Patrick Thompson, a former Chicago Alderman, was charged under §1014 after disputing his loan balance in conversations with FDIC contractors, stating he had only borrowed $110,000 when in fact he had borrowed $219,000 in total. A jury convicted him, and the lower courts upheld the conviction on the basis that his statements, though potentially technically true, were misleading. They concluded §1014 criminalizes misleading statements.

The Supreme Court reversed, emphasizing that the statute's text criminalizes only “false” statements—not misleading ones. The Court distinguished between the two, noting that misleading statements can be true, and true statements are not false. Because Congress included only the word “false,” and not “misleading,” the Court concluded the statute’s reach does not extend beyond literal falsehoods.

Contextual analysis reinforced this conclusion. Other statutes in Title 18 use both terms explicitly. The historical and legislative context showed that Congress knew how to include “misleading” when it intended to do so, and declined to do so in §1014. Precedents like United States v. Wells and Williams v.
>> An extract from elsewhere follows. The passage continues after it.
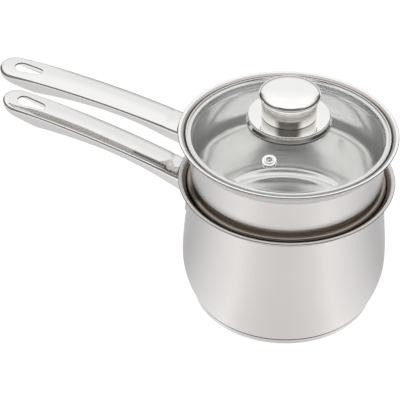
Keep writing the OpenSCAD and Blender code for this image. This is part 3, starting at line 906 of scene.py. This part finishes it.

United States also supported a narrow interpretation of §1014, requiring statements that are actually and factually false.

The Court remanded the case for the Seventh Circuit to decide whether a reasonable jury could find that Thompson’s statements were, in fact, false—not merely misleading.

Chief Justice Roberts delivered the opinion for a unanimous Court. Justices Alito and Jackson filed concurring opinions.